21-05-2013, в повторе передачи «Закрытый показ» от 07-12-2012 демонстрировали последний фильм Алексея Балабанова «Я тоже хочу» с сопутствующими, как это водится у Гордона, рассуждениями, критикой, псевдокритикой, и т.д. и т.п. Повтор, разумеется, был посвящен безвременной кончине мастера. Фильм хорош, но не как кинокартина, не как произведение искусства, не как проповедь или предсказание (собственной смерти), и, тем более, не как «исповедь» (по определению ведущего). Балабанов, возможно, первый в русском (а может и в мировом) кинематографе предельно четко и обстоятельно, минималистично и гротескно (одновременно) выразил идею «смерти автора», да еще и интерполировал ее в контекст русского менталитета. Видится мне: это больше чем исповедь. И вот почему.

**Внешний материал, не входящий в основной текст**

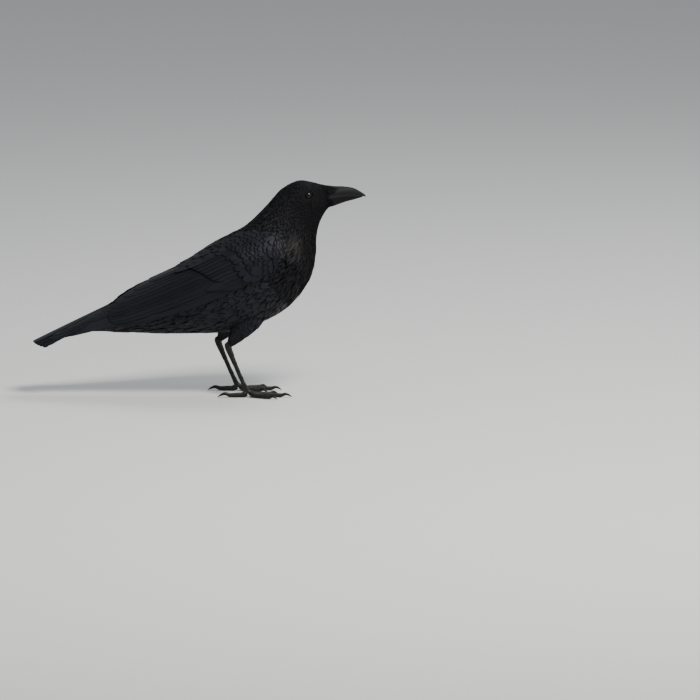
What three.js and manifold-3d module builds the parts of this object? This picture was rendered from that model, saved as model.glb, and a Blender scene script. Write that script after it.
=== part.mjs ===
// A carrion crow, life size, standing: a still museum-style model.
// Millimetres, +Z up. The bird faces +X, its left side is +Y, and the floor is the plane z = 0.
// Each named mesh is one closed solid of the outer shape of that part, out to the tips of the plumage.
// Neighbouring solids keep a gap of JOIN_GAP.
import * as THREE from "three";
import { mergeGeometries, mergeVertices } from "three/addons/utils/BufferGeometryUtils.js";
import Module from "manifold-3d";

const wasm = await Module();
wasm.setup();

// ---------------------------------------------------------------- sizes (mm)
const JOIN_GAP = 0.34; // between touching solids
const EYE_RADIUS = 5.9;
const EYE_AT = [134.8, 13.3, 249.6]; // centre of the left eyeball
const EYE_OPENING = 4.4; // radius of the opening between the lids

const TARSUS_TOP = 62; // height of the intertarsal joint
const STANCE_HALF_WIDTH = 25; // foot centre to the mid plane
const FOOT_X = { left: 47, right: 60 }; // toe joint of each foot; the right foot is a short step ahead
const TARSUS_LEAN = 24; // the intertarsal joint lies this far behind the toe joint
const TOE_JOINT_Z = 6.2;

// toe: direction from straight ahead (positive turns outwards), length without claw, radius at its root, claw length, claw radius
const TOES = {
  hallux: { turn: 176, length: 19, radius: 3.3, claw: 16.5, clawRadius: 2.5 },
  inner: { turn: -27, length: 26, radius: 3.0, claw: 12.5, clawRadius: 2.0 },
  middle: { turn: 2, length: 37, radius: 3.2, claw: 13.5, clawRadius: 2.1 },
  outer: { turn: 31, length: 27, radius: 3.0, claw: 11.5, clawRadius: 1.9 },
};

const TAIL_ROOT = [-46, 142]; // x, z of the feather roots
const TAIL_TIP = [-205.65, 62.6];
const TAIL_FEATHERS = 12;
const TAIL_FAN = 4.8; // degrees from the centre line to the outermost feather
const TAIL_FEATHER_HALF_WIDTH = 11.8;
const TAIL_ROOT_HALF_WIDTH = 6;
const TAIL_ARCH = 11; // drop of the outermost feather below the centre pair
const TAIL_LIFT = 2.2; // of the folded feathers above the line from root to tip
const TAIL_ROUNDING = 13; // how much shorter the outermost feather is
const TAIL_NOTCH = 2.4; // depth of the hollow between two feather tips
const TAIL_THICKNESS = 3.4; // of the stack of feathers in the middle

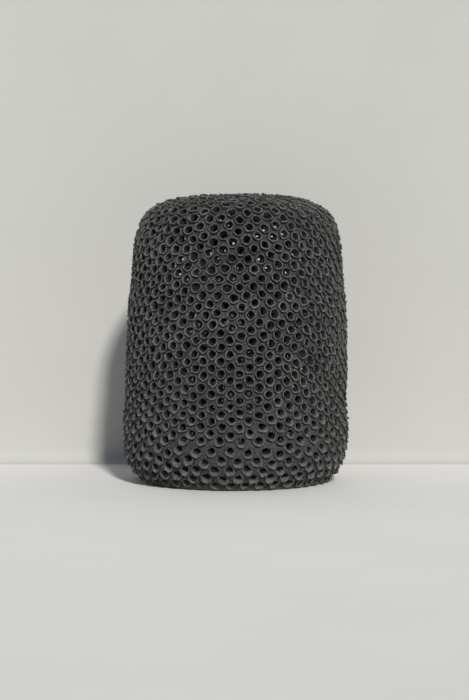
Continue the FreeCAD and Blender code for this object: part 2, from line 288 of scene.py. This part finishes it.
def ring_points(rings, picked, dice):
    """Points of the picked rings, (rings, rows, angles, 3), and each one's painted shade (below 0) or
    paleness (above 0), which is partly rubbed wear and partly painted highlight.

    The rows run from the wall's inner face out through the bore, over the lip and down to the web.
    """
    count = len(picked)
    outer_turns, outer_reach, room = web_outlines(rings, picked, WEB_DEPTH)
    inner_turns, inner_reach, _ = web_outlines(rings, picked, WALL_DEPTH)
    turns = np.broadcast_to(TURNS, (count, ANGLES))

    def draw(middle, spread):
        return dice.normal(middle, spread, size=(count, 1))

    height = rings.tip[picked, 2][:, None]
    scoop = 1 - smooth(SCOOP_FULL, SCOOP_TOP, height + draw(0, 0.012))
    scoop = scoop * smooth(-0.01, 0.03, height)
    crown = smooth(CROWN_FROM, CROWN_TO, height)
    facing = draw(SCOOP_TURN, 0.22)
    down = ((1 + np.cos(turns - facing)) / 2) ** 1.6
    side = scoop * np.sin(turns - facing) ** 2
    low_left = (1 + np.cos(turns - LOW_LEFT + draw(0, 0.35))) / 2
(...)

Данная работа похожа не на готовое произведение, но, скорее, на набросок, в котором герои только лишь обозначены: неразвитая речь персонажей, призванная лишь отражать их функции; слабовыраженные эмоции – минимум, без которого мы рискуем просто-напросто стать жертвами театра абсурда; предельно сжатый сюжет. Пятеро едут в радиоактивную зону на заброшенную колокольню, надеясь, что там их заберут в Счастье (куда, как, да и заберут ли вообще – непонятно). С другой стороны мы видим атрибуты внутреннего мира художника, его талисманы, символы, ориентиры. Как в мастерской живописца могут находиться предметы, побуждающие его к творчеству, предметы поклонения или предметы гордости, так в фильме Алексея Балабанова появляются аллюзии на чужие работы (сюжетная схожесть со «Сталкером»), напоминание о собственных (в фильме героям дважды преграждают дорогу: сначала – солдаты на пешеходном переходе, затем – коровы, что очень напоминает, например, бегущих свиней в фильме «Замок»), приметы времени, архетипические и культовые (зачастую сугубо русские) образы и штампы. Зрителя помещают в пространство художника, в его мастерскую, в святая святых. Ничего более интимного для творца и быть не может! Предельная степень доверия, казалось бы… Но – нет! Балабанов заходит еще дальше!
Сначала он выступает как шпильбрехер, кайфоломщик, нарушает правила и вводит персонажа, который рассказывает героям и зрителю, чем все закончится. Это совершенно постмодернистский прием, который выводит нас за пределы пространства кино. Тогда что же мы, спрашивается, смотрим? Мотивация меняется в принципе: мы смотрим затем, чтобы узнать, ЧТО мы смотрим. Подобный подход достаточно развит, например, у Линча или Ханеке, но в отечественном кинематографе до сих пор негласно табуирован. И это отнюдь не говорит о нашей культурологической «отсталости», – просто русский человек хочет верить в то, что видит. В этом плане, Балабанов честен до самого конца.
Он сам появляется в пространстве собственного произведения наряду с другими персонажами. Он не возвышается среди них, словно демиург, он даже никоим образом не решает исход сюжета. Напротив: он теряется среди них, и умирает, как и некоторые герои, как и множество тех, о ком вообще не упоминается. Его тоже не забрали в Счастье. Я не хочу делать какие-либо выводы или пытаться вывести мораль. Но факт остается фактом: Балабанов решил постструктуралистскую проблему «смерти автора», – точнее «смерти режиссера», – в исконно русском ключе. Никто не скажет «не верю», да и некому уже.
06-09-2012 состоялась мировая премьера фильма «Я тоже хочу». 18-05-2013 года, на 55-м году жизни Балабанов Алексей Октябринович скончался в санатории «Дюны» Ленинградской области, где работал над новым сценарием. Причиной смерти стала острая сердечная недостаточность. Похоронен на Смоленском кладбище Петербурга.